The CEO of OpenAI, Sam Altman testified at a Senate hearing on Tuesday, May 16, 2023. The head of the artificial intelligence company that makes ChatGPT disclosed during the hearing that government intervention “will be critical to mitigate the risks of increasingly powerful” AI systems.
“As this technology advances, we understand that people are anxious about how it could change the way we live. We are too,” Altman said.
Altman proposed the formation of a U.S. or global agency that would license the most powerful AI systems and have the authority to “take that license away and ensure compliance with safety standards.”
Altman’s company caught public attention after it released ChatGPT late last year. ChatGPT is a free chatbot tool that answers questions with convincingly human-like responses.
Sen. Richard Blumenthal, the Connecticut Democrat who acts as Chair of the Senate Judiciary Committee’s subcommittee on privacy, technology and the law, opened the hearing with a recorded speech that sounded like himself, but was actually a voice clone trained on Blumenthal’s floor speeches and reciting a speech written by ChatGPT after he asked the chatbot to compose his opening remarks.

Blumenthal said that the result was impressive. However, he added, “What if I had asked it, and what if it had provided, an endorsement of Ukraine surrendering or (Russian President) Vladimir Putin’s leadership?”
Blumenthal stated that AI companies need to be mandated to test their systems and disclose known risks before releasing them, and expressed particular concern about how future AI systems could destabilize the job market.
Asked about what his biggest nightmare regarding AI developments would be, Altman remarked that “he expects there to be significant impact on jobs, but exactly what that impact will be is hard to predict”. He stated that it is important to think about GPT-4 “as a tool, not a creature.”
“It’s a tool that people have a great deal of control,” on how they use it. The OpenAI CEO noted that it is a tool for tasks, rather than jobs.
Looking back through the history of technology, Altman noted that as technology grows, our quality of life raises as well. He added that “he is very optimistic about how great the jobs in the future will be”.
A Critical First Step
The panel’s ranking Republican, Sen.
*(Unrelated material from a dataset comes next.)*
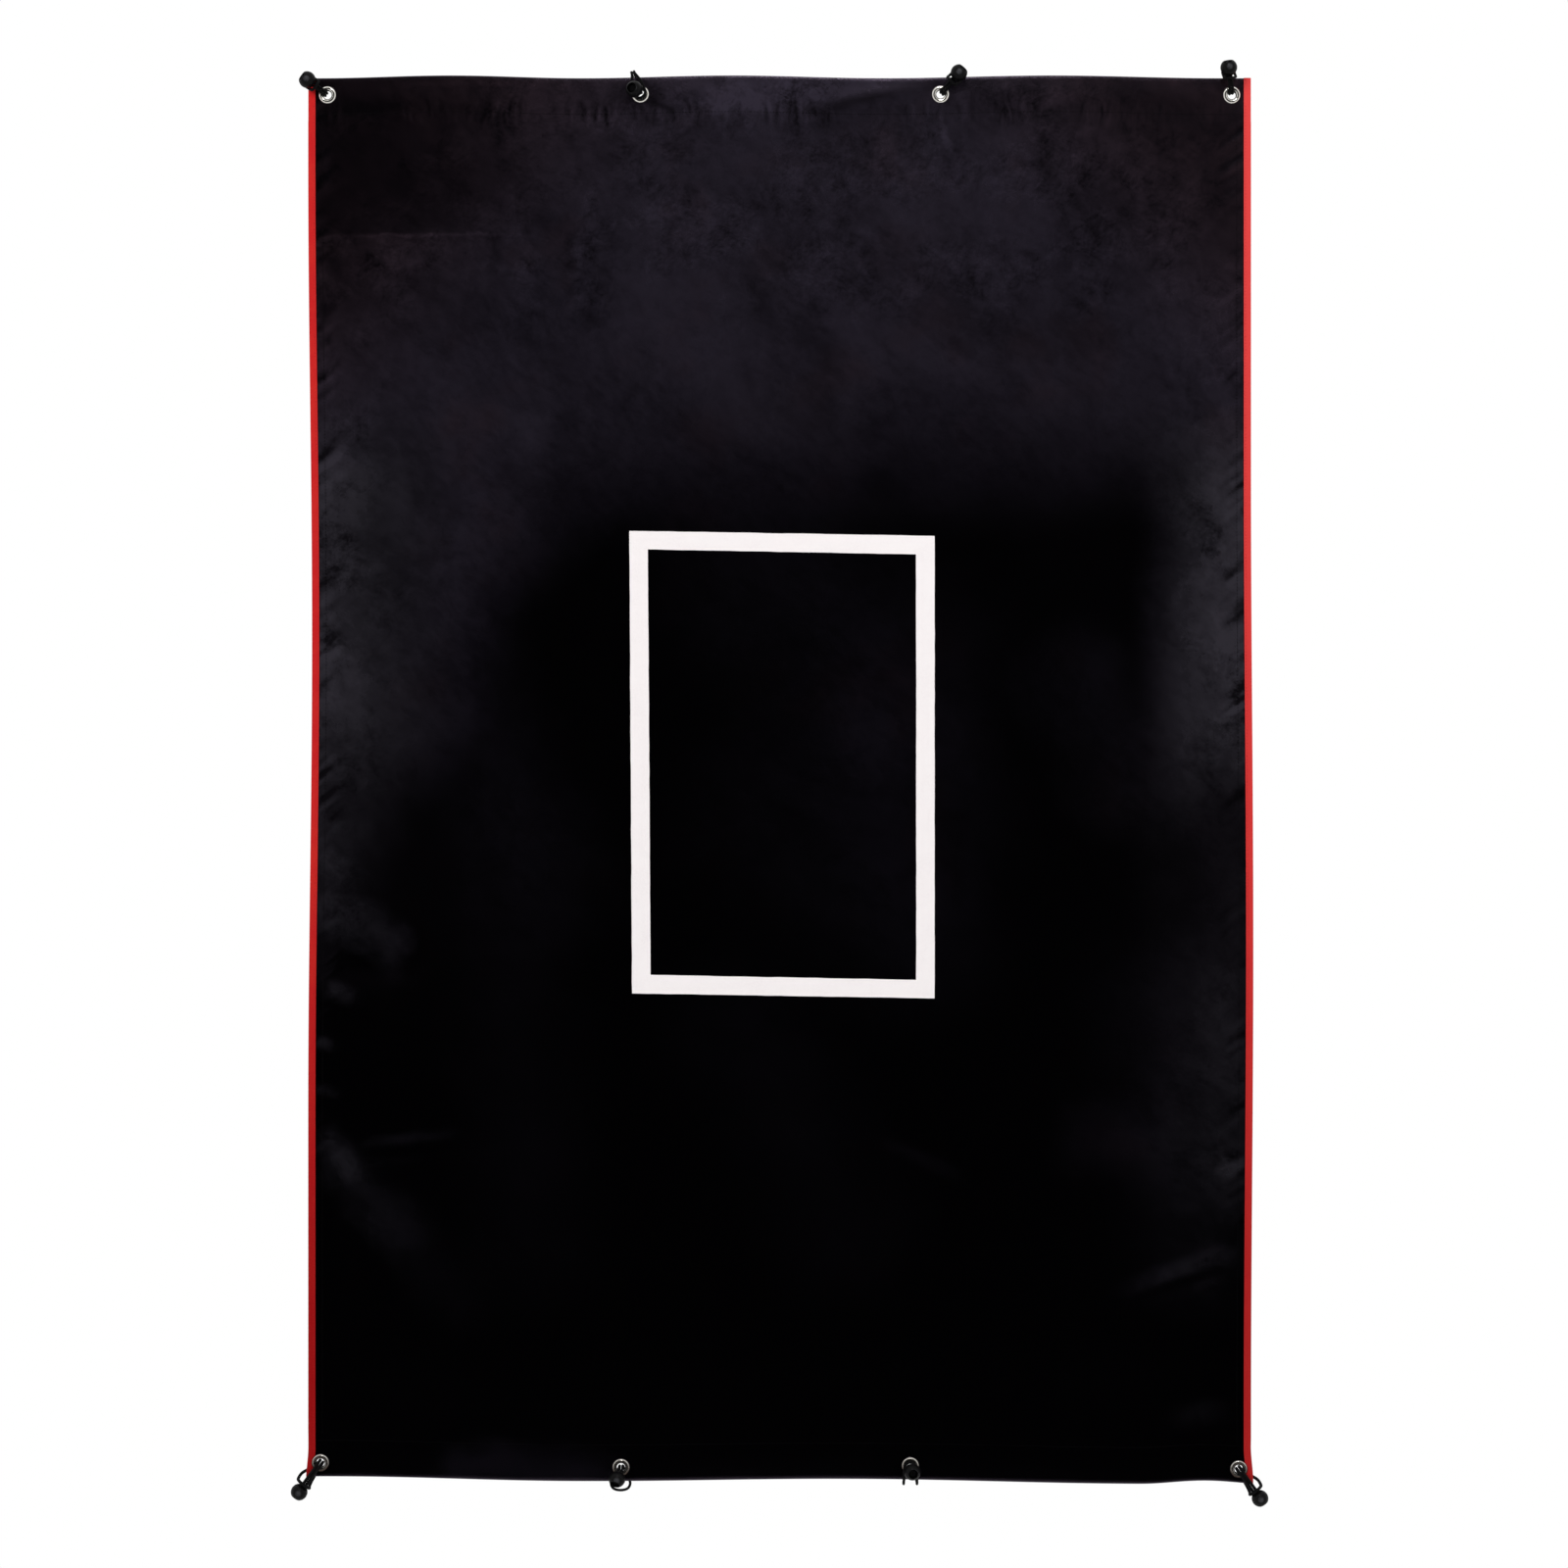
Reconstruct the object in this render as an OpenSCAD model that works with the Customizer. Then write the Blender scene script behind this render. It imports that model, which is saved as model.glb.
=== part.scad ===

Josh Hawley of Missouri, opined that “Artificial intelligence will be transformative in ways we can’t even imagine, with implications for Americans’ elections, jobs, and security.” He added, “This hearing marks a critical first step towards understanding what Congress should do.”
IBM’s Chief Privacy and Trust Officer, Christina Montgomery, and Gary Marcus, a Professor Emeritus at New York University also testified at the Senate hearing.

Gary Marcus told the committee that he believed the best way to regulate AI would be to create a new government agency altogether. “My view is we probably need a cabinet-level organisation within the US to address this,” he opined.
However, Christina Montgomery, IBM’s Chief Privacy and Trust Officer, disagreed.
“We don’t want to slow down regulation to address real risks right now. We have existing regulatory authorities in place who have been clear that they have the ability to regulate in their respective domains.”
Christina Montgomery

Democratic Senator, Chris Coons responded that these organisations were not funded well enough to do this.
Altman, CEO of OpenAI, has taken the perhaps unusual stance of agreeing that regulation is required, and called on US Senators to regulate artificial intelligence.
“We think that regulatory intervention by governments will be critical to mitigating the risks of increasingly powerful (AI) models,” he said.
A number of tech industry leaders have disclosed that they welcome some form of AI oversight but have cautioned against what they see as overly heavy-handed rules.